We typically have a family protocol – when we’re feeling that sense of urgency, “I want it now!” or even when we’re considering a slightly more costly money decision – there’s a 24 to 48 hour processing time in place now.

We’ve learned that we make better money decisions once we’ve had more time to sit with them, ask some deeper questions, and genuinely feel into whether we truly want or need this. Not because we can’t be trusted to learn from our experiences and mistakes, but to give ourselves time to question that impulse, that sense of urgency. To do a Body Check-In, and to sit with that, too.

I think the most important thing is to learn from those mistakes and to shift your approach for the next time you are in a money decision making moment. When our son came to us to discuss another purchase this week, we asked for the 24-hour “think about it” time, and he was able to work with his urgency a bit better, agreeing to wait and discuss again the next day.
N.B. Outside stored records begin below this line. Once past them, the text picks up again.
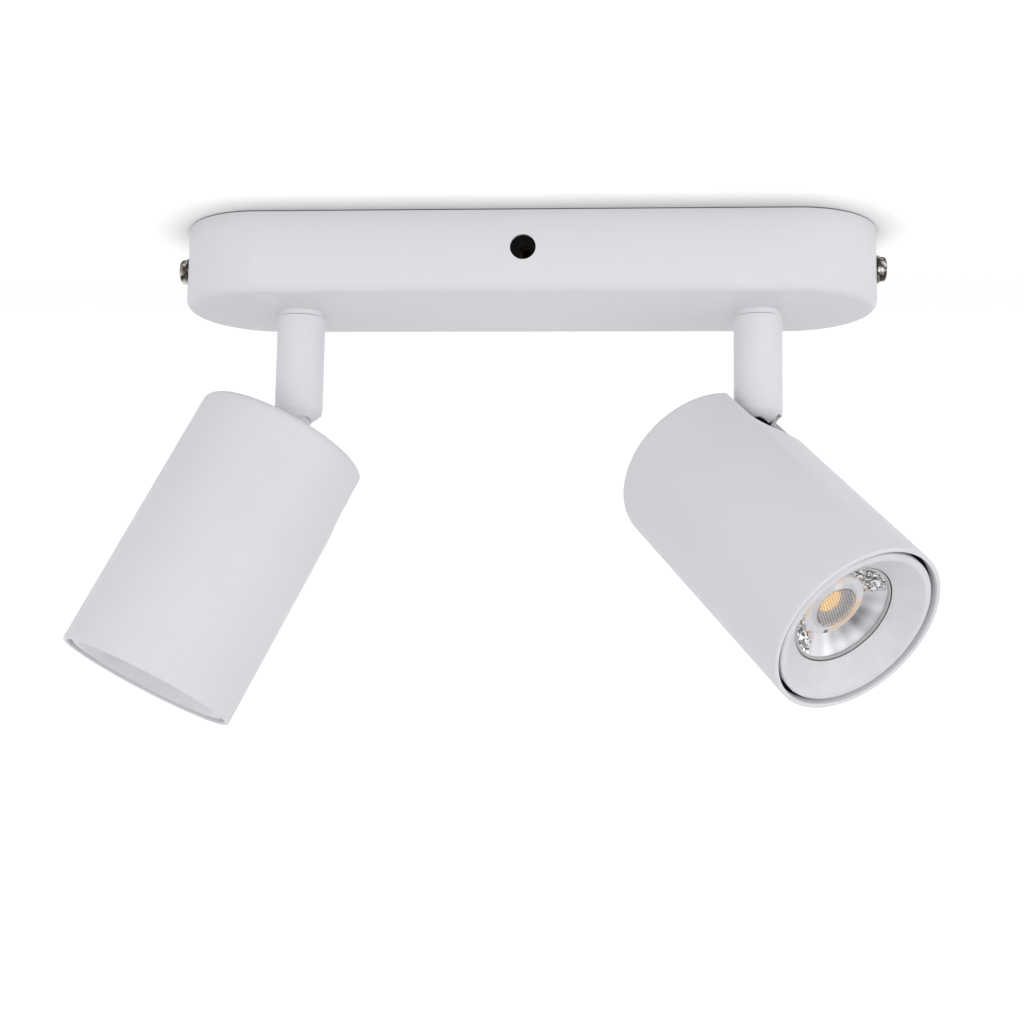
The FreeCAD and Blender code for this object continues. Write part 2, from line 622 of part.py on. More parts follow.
def arm_tube():
    """Turned arm with a domed lower end, its ball socket, and the slot that the neck swings in."""
    body = turned("arm", ("0", "-dome_drop"), ("arm_diameter / 2", "-dome_drop"), ("arm_diameter / 2", ARM_TOP),
                  ("arm_bore / 2", ARM_TOP), ("arm_bore / 2", "0"), ("0", "0"))
    low = -size("dome_drop")
    round_edges(body, body.Tip, "arm_round",
                lambda edge: abs(edge.BoundBox.ZMax - low) < 0.01 and edge.BoundBox.XLength > size("arm_bore"))
    return cut("arm_cut", body, sphere("socket", socket),
               box("neck_slot", "2 * arm_diameter", "2 * " + slot_half, "arm_diameter",
                   z="-dome_slot_top - arm_diameter"),
               cylinder("cheek", "cheek_relief", "2 * arm_diameter", y="-arm_diameter", z="-cheek_relief_drop",
                        axis="y"),
               ring("ring_groove", "arm_bore + 2 * snap_ring_groove", "arm_bore - 1", "snap_ring_height", ring_low))


def disc_springs():
    """Disc springs stacked rim to rim and hub to hub."""
    discs = []
    for number in range(DISCS):
        low = "(%s + %d * %s)" % (SEAT_TOP, number, disc_pitch)
        rim, hub = (low, low + " + disc_spring_rise") if number % 2 else (low + " + disc_spring_rise", low)
        discs.append(turned("disc_spring", ("arm_bore / 4", hub), ("arm_bore / 2 - 2 * fit_gap", rim),
                            ("arm_bore / 2 - 2 * fit_gap", rim + " + disc_spring_wall"),
                            ("arm_bore / 4", hub + " + disc_spring_wall")))
    return group("disc_spring_stack", *discs)


def ball_seat():
    """Nylon cup that the springs press onto the ball."""
    return cut("seat", ring("seat_ring", "arm_bore - 2 * fit_gap", "nipple_bore", "seat_height", "seat_lift"),
               sphere("seat_hollow", socket))


for side, sign in SIDES:
    frame = arm_frame[side]
    node(arm_tube(), "arm_" + side, frame)
    node(ring("insert", "arm_bore", "nipple_diameter + 2 * fit_gap", "insert_height", INSERT_LOW),
         "arm_insert_" + side, frame)
    node(ring("pan_washer", "arm_bore - 4 * fit_gap", "nipple_diameter + 2 * fit_gap", "pan_washer_height",
              INSERT_LOW + " - pan_washer_height"), "friction_washer_" + side, frame)
    node(ball_seat(), "ball_seat_" + side, frame)
    node(disc_springs(), "disc_springs_" + side, frame)
    node(ring("snap_ring", "arm_bore + 2 * snap_ring_groove", "arm_bore - 3", "snap_ring_height", ring_low),
         "snap_ring_" + side, frame)

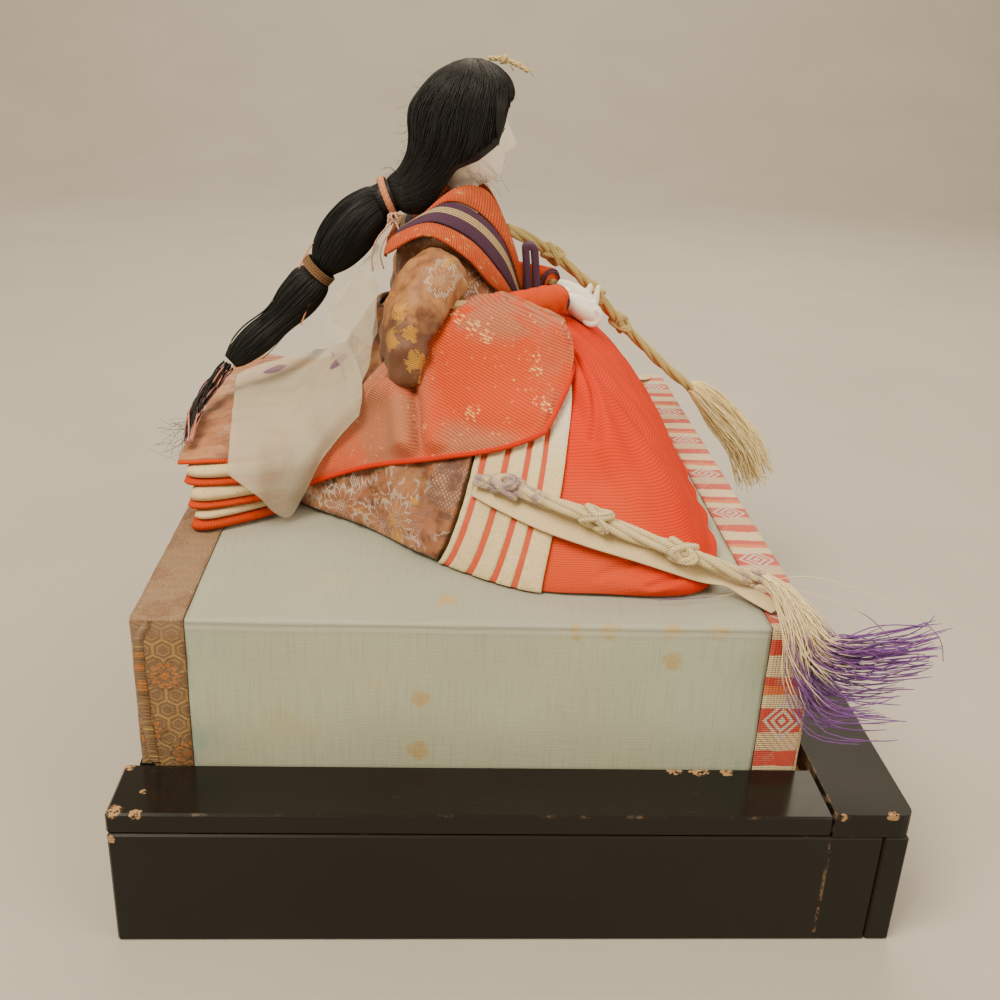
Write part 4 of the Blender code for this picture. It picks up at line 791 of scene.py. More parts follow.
def sleeve_look():
    """Ribbed twill of the wide sleeves: slanting ribs, a painted grey sheen over some real fading on the
    folds, top, front and rear, painted shade in the rib grooves, and gold in short wefts.
    """
    look = Look("sleeve_twill", 0.80, Sheen_Weight=0.05, Sheen_Roughness=0.4, Specular_IOR_Level=0.2)
    place = look.place()
    x, _, z = look.axes()
    across = look.slant(0.36, 0.93)
    along = look.slant(0.93, -0.36)
    rib = look.wave(look.sum(across, look.times(look.noise(place, 10 * MM, 2), 0.8 * MM)), 0.80 * MM)
    fade = look.noise(place, 13 * MM, 4, 0.55)
    grain = look.noise(place, 0.7 * MM, 3, 0.7)
    rear = look.step(x, -22 * MM, -34 * MM)
    top = look.times(look.step(z, 147 * MM, 154 * MM), look.patches(place, 9 * MM, 0.34, 0.56, 3))
    front = look.times(look.step(x, 2 * MM, 14 * MM), look.patches(place, 12 * MM, 0.32, 0.56, 3))
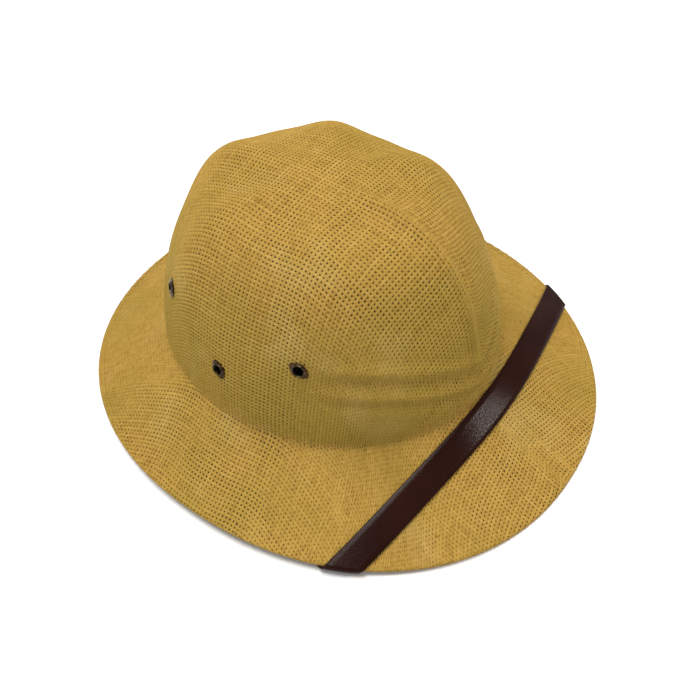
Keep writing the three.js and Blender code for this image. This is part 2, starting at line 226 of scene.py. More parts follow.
def brim_slant(turn):
    """The brim's foot, edge, length, outward direction and upper normal at each turn."""
    foot = crown_point(turn, np.zeros_like(turn))
    edge = rim_edge(turn)
    length = np.linalg.norm(edge - foot, axis=-1)
    out = unit(edge - foot)
    normal = unit(np.cross(rim_edge(turn + SMALL) - rim_edge(turn - SMALL), out))
    return foot, edge, length, out, normal


def brim_point(turn, share):
    foot, edge, _, _, normal = brim_slant(turn)
    share = np.asarray(share)[..., None]
    top = edge + normal * WALL / 2
    return foot + (top - foot) * share - normal * 4 * BRIM_DISH * share * (1 - share)


def brim_normal(turn, share):
    around = brim_point(turn + SMALL, share) - brim_point(turn - SMALL, share)
    inward = brim_point(turn, share - SMALL_SHARE) - brim_point(turn, share + SMALL_SHARE)
    return unit(np.cross(inward, around))


# Places on the cloth have two coordinates in millimetres of way from the hat's top: the first
# towards the wearer's right and the second towards the front.
def polar(place):
    way = np.hypot(place[..., 0], place[..., 1])
    turn = np.degrees(np.arctan2(place[..., 0], place[..., 1]))
    return turn, way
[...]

Whether you are just beginning to build an authentic relationship with money, or you’re a seasoned traveler of the ebbs and flows of your money journey, we all make mistakes. When you feel that urgency swelling behind a money decision, or you find yourself standing with a lesson to learn — be gentle with yourself. Breathe. Do a Body Check-In.

Ask yourself, “what value do I anticipate receiving from this purchase? Will it bring more ease into my life?”

Consider how you might feel after the purchase has been made — is this a reasonable and manageable expense for you right now?

Is this money decision aligned with your personal values and aspirations? What about your long term financial goals?

This journey is lifelong — growth requires us to stretch and learn — and that can leave us feeling vulnerable. Wherever this finds you, please let this be a gentle reminder that we are always learning — this is right, good, and perfectly okay, even when it feels uncomfortable.

Each time we dance with money decisions and challenging emotions, we can shift our response just a little, and find ourselves with a different result. Give yourself permission to get back up and try again. I know the shifts will come.